Авторы указывают на интересную статистику: у современных людей всего 30% зачатий заканчивается родами, а большая часть беременностей вообще проходят незамеченными, обрываясь на самых ранних стадиях. Этот поразительный факт, замеченный в США в конце ХХ века, позволяет более или менее разумно предположить, в какой именно момент работает кондрашовский топор. Конечно, любое действие отбора способно шокировать тонкую и впечатлительную натуру, однако надо признать, что здесь природа избрала наиболее гуманный вариант. Возможно, потому, что менее гуманные пути мы ей перекрыли с помощью своего научного прогресса.

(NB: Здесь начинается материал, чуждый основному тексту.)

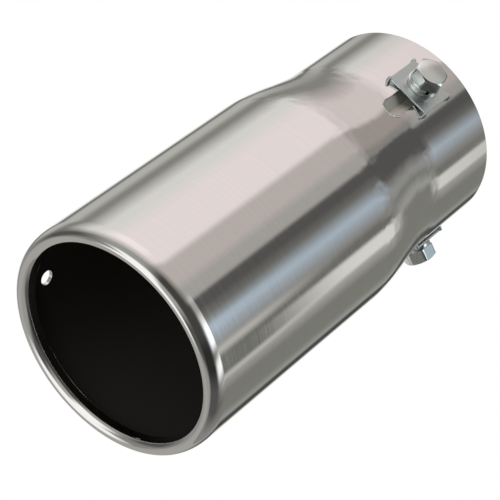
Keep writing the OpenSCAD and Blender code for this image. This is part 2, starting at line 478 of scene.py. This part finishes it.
def makeBolt(index, material):
    headSeat = stackSpan("spring_washer")[1]
    tip = stackSpan("hex_bolt")[0]
    bm = bmesh.new()
    addHead(bm, math.radians(bolt["headTurns"][index - 1]))
    addShank(bm, headSeat - tip)
    bmesh.ops.translate(bm, verts=bm.verts, vec=(0, 0, headSeat))
    bmesh.ops.transform(bm, matrix=clampPlace(index), verts=bm.verts)
    bmesh.ops.recalc_face_normals(bm, faces=bm.faces)
    piece = toObject(bm, f"bolt_{index}", (material,))
    install(piece, f"hex_bolt_{index}")


# Washers

washers = dict(bore=6.4 * mm, flatWidth=10.8 * mm, springWidth=10.2 * mm, split=0.9 * mm,
               splitTurn=225, edge=0.35 * mm, steps=72)


def makeFlatWasher(index, material):
    low, high = stackSpan("flat_washer")
    bm = bmesh.new()
    section = roundedBar(washers["bore"] / 2, washers["flatWidth"] / 2, low, high,
                         washers["edge"])
    spinLoop(bm, section, washers["steps"])
    bmesh.ops.transform(bm, matrix=clampPlace(index), verts=bm.verts)
    piece = toObject(bm, f"plain_washer_{index}", (material,))
    install(piece, f"flat_washer_{index}")


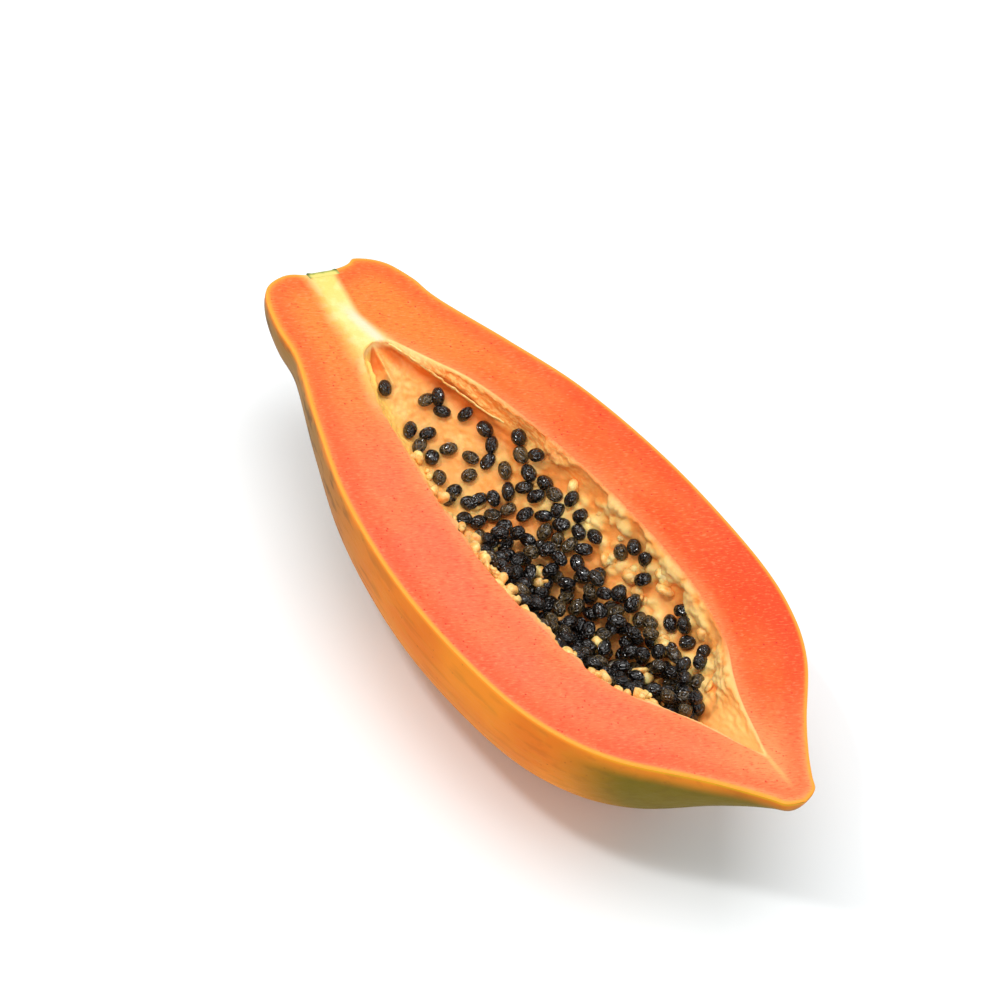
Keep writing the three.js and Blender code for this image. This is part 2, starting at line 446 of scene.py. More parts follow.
def buildRings():
    # the places of every ring that is extruded from the skin's edge to the floor of the hollow
    count = 2 * half["rows"]
    edges = [edgePoint(i) for i in range(count)]
    rims = [rimPoint(i) for i in range(count)]
    ringCount = len(half["edgeRound"]) + half["cutRings"] + half["rimRings"] + half["wallRings"]
    rings = [[] for _ in range(ringCount)]
    for i, (edge, rim) in enumerate(zip(edges, rims)):
        spot, side = hollowSpot(i)
        across = acrossLoop(edges, i, rim)
        places = [edge + across * inward + Vector((0, 0, drop)) for inward, drop in half["edgeRound"]]
        # the rim's own rounding, smaller where the hollow narrows to a point
        away = acrossLoop(rims, i, edge)
        roundSize = min(half["rimRound"], spot.x * 0.4)
        rimStart = rim + away * roundSize
        edgeEnd = places[-1]
        for step in range(1, half["cutRings"] + 1):
            places.append(edgeEnd.lerp(rimStart, step / half["cutRings"]))
        for step in range(1, half["rimRings"] + 1):
            angle = math.pi / 2 * step / half["rimRings"]
            out, down = roundSize * (1 - math.sin(angle)), roundSize * (1 - math.cos(angle))
            places.append(rim + away * out - Vector((0, 0, down)))
        start = math.acos(min(roundSize / max(spot.x * fruit["hollowDepth"], 1e-6), 1))
        for step in range(1, half["wallRings"] + 1):
            turn = start * (1 - step / half["wallRings"])
            places.append(hollowPoint(spot.x, spot.y, side * turn))
        for ring, place in zip(rings, places):
            ring.append(place)
    return rings


def shapeSkin(mesh):
    # the round start takes the papaya's outline and gets the number of each corner on its edge
    loop = mesh.verts.layers.int.new("loopIndex")
    ring = mesh.verts.layers.int.new("ringIndex")
    rows = half["rows"]
    for corner in mesh.verts:
        share = math.acos(min(max(-corner.co.x, -1), 1)) / math.pi
        turn = math.atan2(corner.co.y, -corner.co.z)
        if abs(corner.co.z) < 1e-5:
            row = round(share * rows)
            corner[loop] = row if corner.co.y >= -1e-6 else 2 * rows - row
            corner[loop] %= 2 * rows
            turn = math.copysign(math.pi / 2, corner.co.y)
        spot = skinProfile.at(share)
        corner.co = skinPoint(spot.x, spot.y, turn)
        corner[ring] = -1


def wallOf(place):
    # distance from the scar and turn round the hollow's own line
    along = place.x - stemX
    return along, math.atan2(place.y - hollowCentre(along), (cutZ - place.z) / fruit["hollowDepth"])


markNames = ("fromSkin", "fromHollow", "wallTurn", "lump")

lining = {
    "ribs": [
        # distance from the scar and degrees at its two ends, height, half width in degrees
        ((0.0365, 25), (0.0490, 11), 0.0022, 13),
        ((0.0400, 86), (0.0820, 72), 0.0015, 7),
        ((0.0370, -40), (0.0620, -46), 0.0012, 9),
    ],
    "grooves": [
        ((0.0385, 60), (0.0820, 60), 0.0019, 14),
        ((0.0370, -2), (0.0500, -16), 0.0018, 22),
    ],
    "lumpZone": [(0.076, 0.1), (0.203, 0.213)],
    "lumpFloor": (0.35, 1.0),   # turn from the floor, where the lumps begin and are full
    "lumpSize": 0.0048,
    "lumpWarp": 0.0021,
    "warpSeed": 7,   # without it the warp's noise starts at another place in each run
    "lumpHeight": 0.0026,
    "lumpDome": 0.8,
    "lumpGaps": (-0.35, 0.05),
    "lumpScales": [(1, 0.75), (2.1, 0.25)],   # how much finer, and its share
    "lumpPatch": 0.011,
    "fineSize": 0.0016,
    "fineHeight": 0.0006,
    "softSize": 0.011,
    "softHeight": 0.0007,
}


def crease(along, turn, ends):
    # how near the place is to a rib or groove, 1 on its line
    (startAlong, startDegrees), (endAlong, endDegrees), height, width = ends
    share = (along - startAlong) / (endAlong - startAlong)
    line = startDegrees + (endDegrees - startDegrees) * min(max(share, 0), 1)
    fade = smooth(share, -0.25, 0.1) * (1 - smooth(share, 0.6, 1.15))
    return height * fade * hump(math.degrees(turn), line, width)


def wallLump(place, along, turn):
    # cottage-like lumps of the placenta, 0 between them and 1 on top
    (startLow, startHigh), (endLow, endHigh) = lining["lumpZone"]
    zone = smooth(along, startLow, startHigh) * (1 - smooth(along, endLow, endHigh))
    zone *= smooth(abs(turn), *lining["lumpFloor"])
    size = lining["lumpSize"]
    warped = place / size + noise.noise_vector(place / size) * lining["lumpWarp"] / size
    there = smooth(noise.noise(place / lining["lumpPatch"]), *lining["lumpGaps"])
    lumps = 0
    for finer, share in lining["lumpScales"]:
        lumps += share * max(1 - (noise.voronoi(warped * finer)[0][0] / lining["lumpDome"]) ** 2, 0)
    return zone * there * lumps


def wallHeight(place, along, turn, depth):
    # how far the wall stands into the hollow
    height = lining["softHeight"] * noise.noise(place / lining["softSize"])
    height += sum(crease(along, turn, rib) for rib in lining["ribs"])
    height -= sum(crease(along, turn, groove) for groove in lining["grooves"])
    height += lining["lumpHeight"] * wallLump(place, along, turn)
    height += lining["fineHeight"] * noise.noise(place / lining["fineSize"])
    return height * smooth(depth, -0.0006, 0.0012) * smooth(along, 0.035, 0.04)


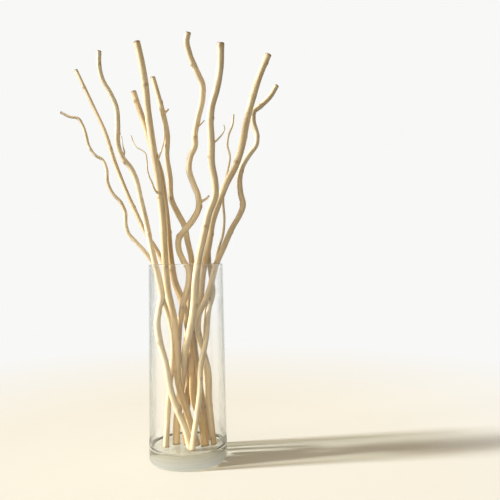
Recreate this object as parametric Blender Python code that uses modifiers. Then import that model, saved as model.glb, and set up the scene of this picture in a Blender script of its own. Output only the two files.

За десятилетия блестящей научной карьеры Алексея Кондрашова в мире произошли большие изменения. Сам он всерьез заинтересовался поисками новых сортов яблонь в российской глубинке — возможно, это знак, что к вопросу о роли секса в генетике популяций лично ему добавить больше нечего. Что касается остальных генетиков, то и среди них наметилась некоторая потеря интереса к этой проблеме. Но значит ли это, что сама проблема в общих чертах решена? Вот как в недавнем интервью Надежде Маркиной для портала PCR News описывает положение вещей сам Кондрашов:

«Это удивительная ситуация — никто ничего не знает на эту тему. Она была достаточно популярной, а сейчас всем как-то поднадоела, эволюцией полового размножения никто не занимается. При этом вопрос так и не разрешен. Думаю, что я могу показать и объяснить, почему все предложенные механизмы преимущества полового размножения не работают. Очевидным образом я где-то не прав, потому что какой-то механизм есть, но какой — я понятия не имею».

Видимо, на этом и нам следует прекратить обсуждение темы секса возвышенным языком популяционной генетики и перейти — в следующих частях повествования — к более приземленным материям.